大野:たとえば「運送」ですね。こども宅食の場合は西濃運輸さんのココネットという地域に根づいた運送会社さんと取り組まれていて、それやったら僕らも大手より地元の会社だと声をかけたんです。それで地元の、個人事業で運送をしている人にたどり着いて、600円で運ぶと言ってくれたんです。
「仕入れ」に関しても地元を味方につけようと。北川副にあるスーパーに、問屋さんから安く仕入れてもらって購入することにしました。そうやって「地域」にターゲットを絞ってやることが重要なんだと学びました。
──地元でパートナーを見つけていったんですね。現在はどのような展開に?
大野:北川副小学校に通学しているお子さんがいて、ひとり親や就学援助を受けている家庭を対象に食品を詰め合わせたケースを送っています。1年間、2ヶ月に1回お米や飲み物、インスタント食品など食品パックを作って送っています。
──世帯数は?
大野:支援枠は20世帯ですが、現在は9世帯に送っています。佐賀県全体だと相対的貧困家庭は11.47%と低いんですが、北川副小学校校区は20%の子どもが就学援助を利用しているんですね。500世帯通学していて、100世帯は相対的貧困家庭なんで、もっと支援を広めていきたいです。
──事業を広めていくことは、どのような活動であっても課題にあがります。
大野:私たちも「広める」ことは課題ですが難しいのが、地域でやっているからこそ誰が支援を使っているのかわかってはいけない、というのが基本なんです。
これはこども宅食から学んだことで、地域が絡むからこそ顔バレは支援を使う側が嫌だろうから、僕たちが家庭とコンタクトとるのはNGです。だからリアクションがわからないから、広めにくくて。
学校でチラシも配っているのですが、子どもって親にチラシを渡さないんですよ。カバンの中に入れっぱなし。自分もそうだったからしょうがないけど(笑)、いまは地域全体で協力者を増やしながら、広めていっていますね。
──現在は何名くらい協力者がいらっしゃるんですか?
大野:いわゆるボードメンバーという主要メンバーが14人くらいで、アドバイザリーボードが10人くらいです。
──え、25人は多いですね!
大野:それとは別に、サポーターズチームが20人くらいいます。荷物を詰めたり、手書きのお手紙を書いたりして1パック1パックに入れています。
──はあー。素晴らしい協力体制ですね。みなさん地域の方々ですか?
大野:地域の方々ですね。みんな引き込んで手伝ってもらった方が、地域活動として動きやすいじゃないですか。

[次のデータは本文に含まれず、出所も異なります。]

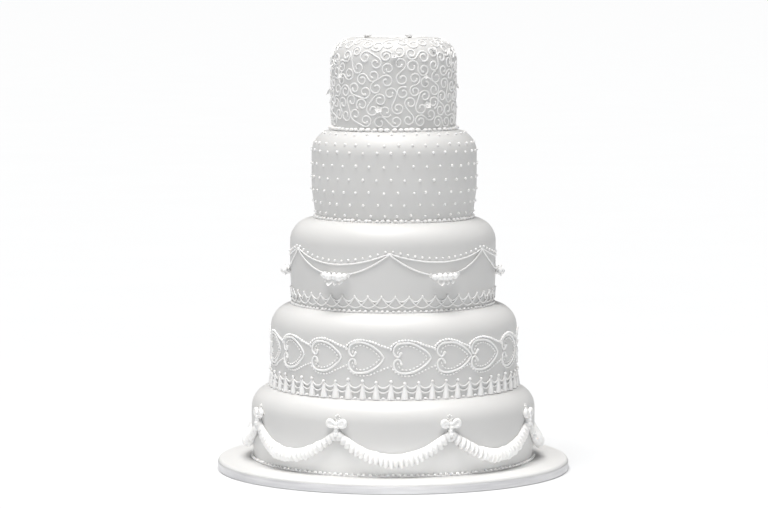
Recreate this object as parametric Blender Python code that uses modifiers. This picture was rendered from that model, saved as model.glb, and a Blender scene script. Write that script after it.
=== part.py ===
"""Five-tier round wedding cake on its iced board, piped in royal icing.

Metres, +Z up. The origin is the middle of the board's underside and the front faces -Y.
Angles round the cake are in degrees from the front, positive towards +X.
"""

import math
import random
from collections import namedtuple

import bmesh
import bpy
from mathutils import Matrix, Vector

GAP = 0.0003  # left between pieces that touch

# The board is an 18 inch drum, iced and edged with ribbon.
BOARD_RADIUS = 0.2286
BOARD_HEIGHT = 0.0150
BOARD_EDGE = 0.0034
BOARD_SEGMENTS = 48
RIBBON_THICKNESS = 0.0006
RIBBON_LOW, RIBBON_HIGH = 0.0008, 0.0108

# Cakes of 14, 12, 10, 8 and 6 inches under 5 to 8 mm of icing, bottom to top.
# They stand a little off each other's middles: shift is how far, towards +X.
Tier = namedtuple("Tier", "name height radius shoulder tuck shift segments")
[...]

だから、すぐに仲間にしてしまうんです。自治会長とかまちづくり協議会の会長とか民生委員とか児童委員とか、お偉いさんどんどん巻き込んでますよ(笑)。
チームづくりは本当に大事で、ボードメンバーに入ったほうがいいような元気で顔が広い人をあえてサポーターズチームに入れるんですよ。
それでサポーターズチームのまとめ役をやってもらうんです。だいぶ仕組みは固まってきたんで、それほど集まる回数も多くないですし、年に1回のみんなで集まる飲み会は大事にしていますね(笑)。
──飲み会が大事ですか(笑)。
大野:難しい話は楽にやったほうがいいですよ。あと、地元の人っていう気楽さもあるからやりやすい。ただ、気心知れているかは別問題なんで、そういう時は飲んだ方が「どうなのよ?」って突っ込みやすいですね。
ようは「小さなエリアでやる」ってことが重要なんです。
県でやる、市でやるのは難しくても地域レベルなら動けるかもしれない。でも地域活動って、ちょっと怪しく感じるかもしれないでしょ。
だから、コミュニティースクールの学校運営協議会の中に「こどもおなか一杯便事業部」を作ってもらって、後ろ盾もしっかりしておきました。そうしたら、支援を使う側もちょっと安心ですよね。
──これから「こども宅食」が佐賀県でスタートしますが、どのように思われますか?ぜひ地域という観点でアドバイスいただけたらと。
大野:こども宅食の強みは、大企業や大都市とつながっていることですよね。
他の地域が同じようなことを始めようと思っても、一番困るのは食べ物の「仕入れ」でしょうから、ルートを確保できているのは準備をしなくて済むわけですし、ありがたいですよね。
「こども宅食」も、地域をサポートするお気持ちでしょうから我々も助かります。(小声で)だから、ちょっと、食べ物であまりが出たらぜひうちにもね(笑)。
──(笑)。大変なことはありつつも、気楽にやっていることがこどもおなか一杯便の良さなんだろうなと感じました。社会と地域がつながって、幸せな地域な感じがします。
大野:これから人口減少はますます加速するでしょうし、そんな中で北川副地域だけ人口が多くて、その理由はこどもおなか一杯便や、地域で発達障害の子どもを理解する勉強会など子育てしやすい地域を整えることが、将来にもつながっていくのかなと思ってやっていますね。